We were told that, even though we were using a quarter less water in our homes, water suppliers and sewage providers would face insolvency if they couldn’t charge us more for less water because their cost structures were already locked in and couldn’t be cut.
Soon, rates shot up around California by double digits. In some areas, they jumped 30 percent or more than prior to the water conservation mandate. Howls of pain were felt in communities with many renters, those populated with the working poor, and those with high numbers of retirees, fixed-income, disadvantaged and minority residents.
In these communities, the loss of a few tens and twenties every month to pay water and sewer bills meant making some hard choices about where to cut back expenses elsewhere, for shelter, food, medicines and their other necessities.
Then, the drought ended as suddenly as it had begun. Conservation mandates were eventually lifted, but — surprise — our utility bills stayed high. Even though the utilities were again handling more water, they didn’t cut charges back to where they had been before the rate hikes.

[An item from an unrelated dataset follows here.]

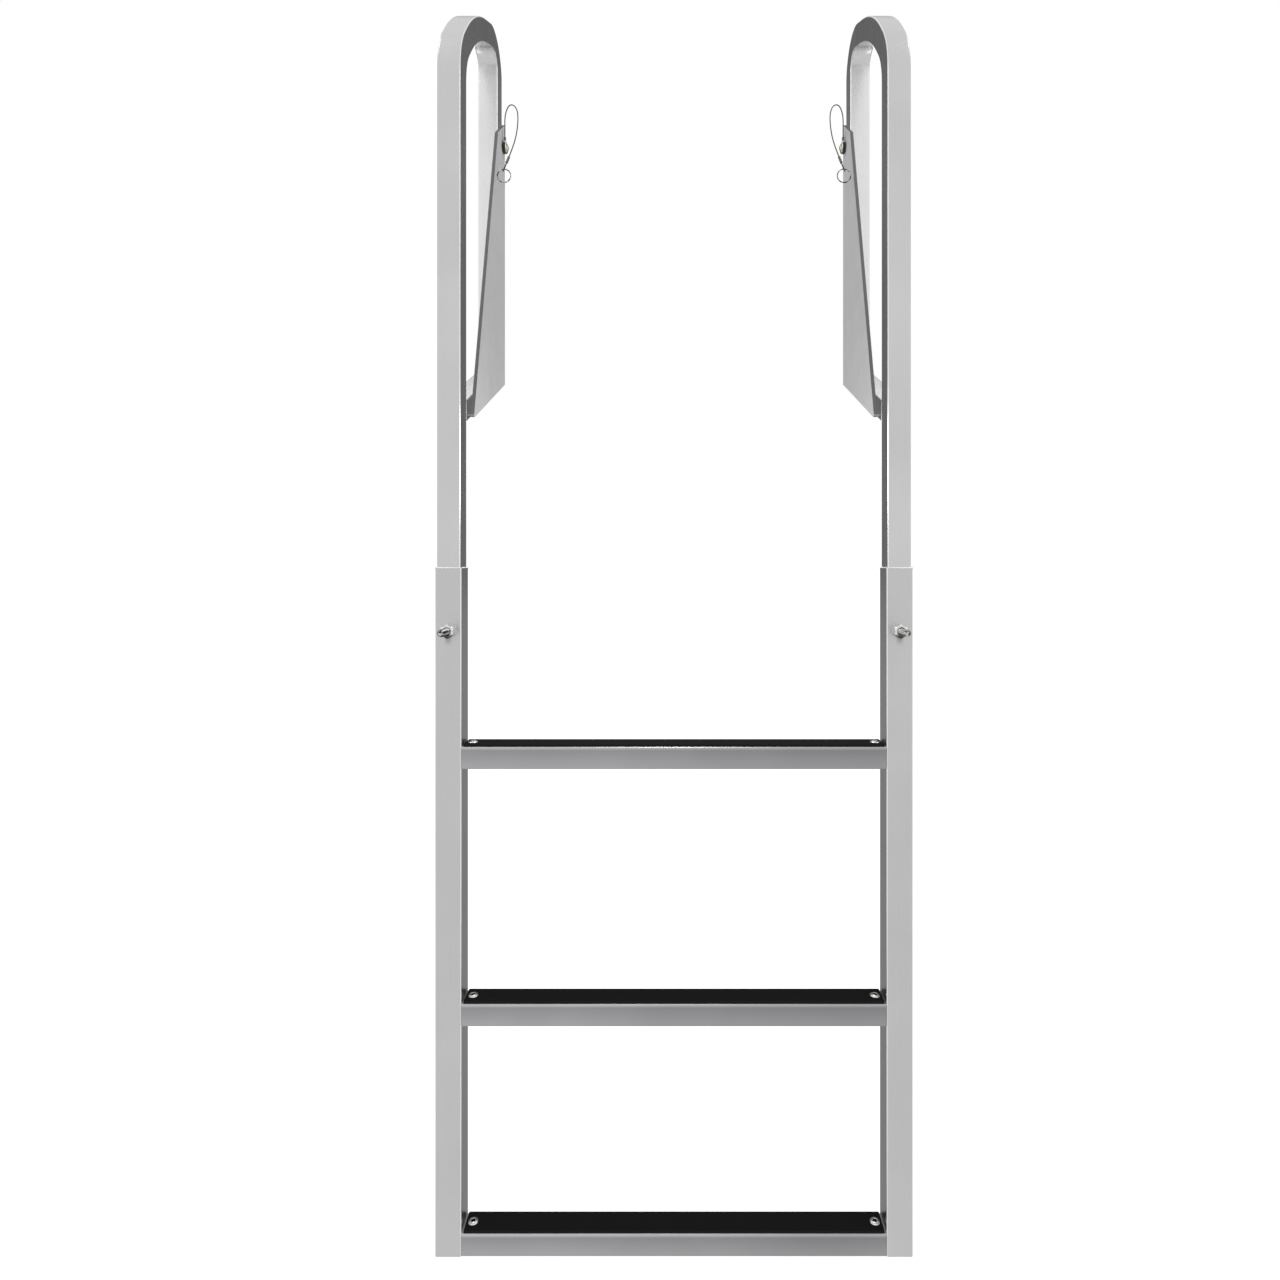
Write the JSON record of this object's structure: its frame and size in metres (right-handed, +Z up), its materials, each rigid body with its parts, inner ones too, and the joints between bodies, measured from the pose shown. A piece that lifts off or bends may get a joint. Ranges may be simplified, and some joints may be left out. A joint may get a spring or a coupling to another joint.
{
  "type": "dock ladder",
  "caption": "Removable aluminium dock ladder with looped handrails, rubber-topped steps and folded dock brackets locked by pull-out pins on wire lanyards.",
  "frame": {"origin": "middle of the left bracket's dock face, halfway between its two bolt holes", "axes": "+X to the viewer's right along the steps, +Y out of the ladder into the dock, +Z up along the rails"},
  "size_m": [0.5163, 0.2384, 1.4362],
  "materials": {
    "aluminium_tube": "satin",
    "bracket_plate": "satin",
    "black_rubber": "matte",
    "stainless_steel": "polished"
  },
  "bodies": {
    "ladder": {"left_handrail": "aluminium_tube", "left_loop_strut": "aluminium_tube", "left_lower_rail": "aluminium_tube", "left_dock_bracket": "bracket_plate", "left_joint_bolt": "stainless_steel", "left_joint_nut": "stainless_steel", "right_handrail": "aluminium_tube", "right_loop_strut": "aluminium_tube", "right_lower_rail": "aluminium_tube", "right_dock_bracket": "bracket_plate", "right_joint_bolt": "stainless_steel", "right_joint_nut": "stainless_steel", "upper_step": "aluminium_tube", "upper_step_mat": "black_rubber", "upper_step_left_screw": "stainless_steel", "upper_step_right_screw": "stainless_steel", "middle_step": "aluminium_tube", "middle_step_mat": "black_rubber", "middle_step_left_screw": "stainless_steel", "middle_step_right_screw": "stainless_steel", "lower_step": "aluminium_tube", "lower_step_mat": "black_rubber", "lower_step_left_screw": "stainless_steel", "lower_step_right_screw": "stainless_steel"},
    "left_pin": {"left_lock_pin": "stainless_steel", "left_pin_lanyard": "stainless_steel", "left_top_ferrule": "stainless_steel", "left_end_ferrule": "stainless_steel", "left_pin_ring": "stainless_steel"},
    "right_pin": {"right_lock_pin": "stainless_steel", "right_pin_lanyard": "stainless_steel", "right_top_ferrule": "stainless_steel", "right_end_ferrule": "stainless_steel", "right_pin_ring": "stainless_steel"}
  },
  "joints": [
    {"name": "left_pin_slide", "type": "slide", "parent": "ladder", "child": "left_pin", "axis": [1, 0, 0], "range_m": [0, 0.036]},
    {"name": "right_pin_slide", "type": "slide", "parent": "ladder", "child": "right_pin", "axis": [-1, 0, 0], "range_m": [0, 0.036]}
  ]
}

In fact, some Californians face even more rate hikes because the water and sewer agencies sought and received permission to increase rates in stages over several years. For many Californians, the drought’s pain will persist long after the rains returned in 2017, and some say they will never go down again.
This is fundamentally unfair. California is blessed with lots of water but is cursed by where it is available. About 75 percent of the rain and snow the state receives in any given year falls in the sparsely populated northern end of California or other states, while two-thirds of its people live in the south.
People who live in the Los Angeles basin or San Diego may drink water that fell to earth as snows on California’s Cascades or Sierras, on the Tehachapis, or as melt water from mountains as far away as Wyoming and Colorado that flowed down the Colorado River.
Massive water capture and aqueduct transport facilities move water from where it originates to where it is needed. Most were designed before 1970. Some are falling apart, as we saw when Oroville Dam’s primary spillway failed catastrophically in 2017.
Everyone needs to know that our state lags far behind the curve in delivering enough water to serve all its population. Many migrated here since 1978, the year the last major dam was built.
That’s why voters regularly see water bonds on their ballots, including Proposition 1 in 2014, Proposition 68 this June and now Proposition 3 in our November general election. Many others water bond measures have passed or failed since 2000, but the work they fund is far from done.
Rather than continue to hike water rates and raise sewer bills to pay for water, sewage and storm-water runoff infrastructure projects, California needs bond measures to spread the costs of its water projects across everyone who benefits from them and allow huge sums to be paid for over time.
The alternative to these bond measures is water so expensive that no one can afford to drink it, let alone bathe in it, wash our clothes or water our yards.
Water may not be the first thing that comes to your mind when you think about how important it is to vote in November, but it should definitely not be your last thought, either.
Andrew Lara is a Director for the Pico Water District.